Mengingat faktor-faktor pendorong perekonomian rentan terinfeksi Omicron, maka Pemerintah harus memaksimalkan peran belanja (APBN) dalam menyokong denyut ekonomi nasional. Sebagaimana gegenpressing tadi, Pemerintah dituntut konsisten dan efektif dalam penyaluran program Pemulihan Ekonomi Nasional (PEN). Celah-celah yang diperkirakan terdampak, secara responsif segera ditutup dengan stimulus.

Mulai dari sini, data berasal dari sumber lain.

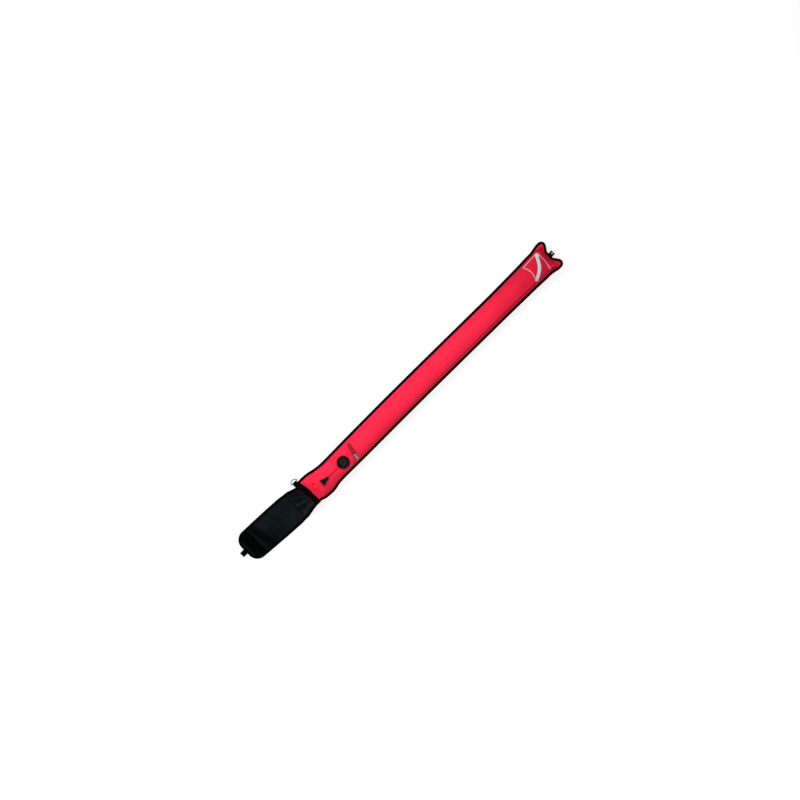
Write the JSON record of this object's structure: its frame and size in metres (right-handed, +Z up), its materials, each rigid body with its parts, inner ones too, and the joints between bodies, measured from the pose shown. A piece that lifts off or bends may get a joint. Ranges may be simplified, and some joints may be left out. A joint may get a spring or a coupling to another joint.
{
  "type": "surface marker buoy",
  "caption": "Inflated diver's surface marker tube with eared top, dump valve and pull cord, oral inflation tube, ring, and a stowing wrap at its neck.",
  "frame": {"origin": "middle of the flat strip that the inflated tube lies on, halfway between the neck seam and the top seam", "axes": "+X along the tube to its eared top end, +Y to the side with the ring, +Z up"},
  "size_m": [1.8033, 0.1634, 0.1137],
  "materials": {
    "red_fabric": "coated nylon, satin",
    "black_tape": "woven edge tape",
    "black_webbing": "woven webbing",
    "black_nylon": "coated nylon, satin",
    "hook_and_loop": "hook and loop pile",
    "black_plastic": "moulded, satin",
    "red_rubber": "silicone",
    "hose_rubber": "glossy rubber",
    "chrome": "plated brass",
    "steel": "polished stainless",
    "black_cord": "braided cord"
  },
  "bodies": {
    "tube": {"front_panel": "red_fabric", "back_panel": "red_fabric", "edge_binding": "black_tape", "neck_band": "black_webbing", "top_tab": "black_webbing", "top_eyelet": "steel", "ring_webbing": "black_webbing", "valve_base": "black_plastic", "valve_cap": "black_plastic", "valve_spring": "steel", "hose_collar": "red_rubber", "hose_nut": "black_plastic"},
    "poppet": {"valve_poppet": "black_plastic", "valve_diaphragm": "red_rubber"},
    "knob": {"pull_knob": "black_plastic", "pull_cord": "black_cord"},
    "hose": {"inflation_hose": "hose_rubber", "inflator_body": "chrome"},
    "pin": {"inflator_pin": "chrome", "inflator_spring": "steel"},
    "ring": {"d_ring": "steel"},
    "neck_flap": {"gathered_panel": "black_nylon", "panel_tape_left": "black_tape", "panel_tape_right": "black_tape"},
    "wrap": {"wrap_panel": "black_nylon", "wrap_binding": "black_tape", "hook_strip": "hook_and_loop", "loop_strip": "hook_and_loop", "pull_tab": "black_webbing"}
  },
  "joints": [
    {"name": "knob_pull", "type": "slide", "parent": "tube", "child": "knob", "axis": [-1, 0, 0], "range_m": [0, 0.003]},
    {"name": "poppet_lift", "type": "slide", "parent": "tube", "child": "poppet", "axis": [0, 0, 1], "range_m": [0, 0.003], "stiffness_N_per_m": 250, "deforming": ["valve_spring"]},
    {"name": "hose_lift", "type": "hinge", "parent": "tube", "child": "hose", "pos_m": [-0.4445, 0.0303, 0.09468], "axis": [-0.9781, 0.2079, 0], "range_deg": [0, 60]},
    {"name": "pin_push", "type": "slide", "parent": "hose", "child": "pin", "axis": [0.2011, 0.9461, 0.2538], "range_m": [0, 0.002], "stiffness_N_per_m": 400},
    {"name": "ring_swing", "type": "hinge", "parent": "tube", "child": "ring", "pos_m": [-0.7153, 0.07808, 0.047], "axis": [1, 0, 0], "range_deg": [-90, 90]},
    {"name": "neck_fold", "type": "hinge", "parent": "tube", "child": "neck_flap", "pos_m": [-0.72185, 0.002, 0.047], "axis": [0, 1, 0], "range_deg": [-45, 45]},
    {"name": "wrap_fold", "type": "hinge", "parent": "neck_flap", "child": "wrap", "pos_m": [-0.78235, 0.00551, 0.0033], "axis": [0, 1, 0], "range_deg": [0, 100]}
  ],
  "couplings": [
    {"joint": "poppet_lift", "follows": "knob_pull", "ratio": 1}
  ]
}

Hal itu memang tidak mudah, mengingat dalam 2 tahun terakhir Pemerintah sudah habis-habisan memberikan stimulus fiskal (PEN), yaitu tahun 2020 dengan PAGU sebesar Rp695,2 triliun dan tahun 2021 dengan PAGU sebesar Rp744,77 triliun. Padahal tahun 2022 merupakan tahun terakhir defisit diperkenankan melebihi 3 persen, sebagaimana UU 2 tahun 2020.
Perlu diingat, bahwa Omicron bukan satu-satunya ancaman ekonomi nasional saat ini bahkan di tahun 2022 nanti. Ada risiko peningkatan suhu lingkungan global yang mendorong ketidakpastian (volatile) di akhir tahun ini. Menteri Keuangan dalam suatu kesempatan menyampaikan bahwa tapering yang berakibat likuiditas turun dan suku bunga naik di Amerika Serikat, ditambah lonjakan inflasi Eropa, memberi pressure pada Bank Sentral. Kondisi ini akan berdampak pada capital flow emerging country, sehingga nilai tukar rawan tertekan.
Kemampuan Pemerintah dalam mengonsolidasikan peran APBN akan memegang peranan penting. Namun itu belum cukup, perlu dukungan percepatan program vaksinasi nasional dan juga pengendalian prokes di masyarakat. Bila kombinasi ketiganya berjalan efektif dan terorganisir, maka gegenpressing dipastikan dapat mengendalikan ancaman Omicron terhadap ekonomi nasional. Aamiin.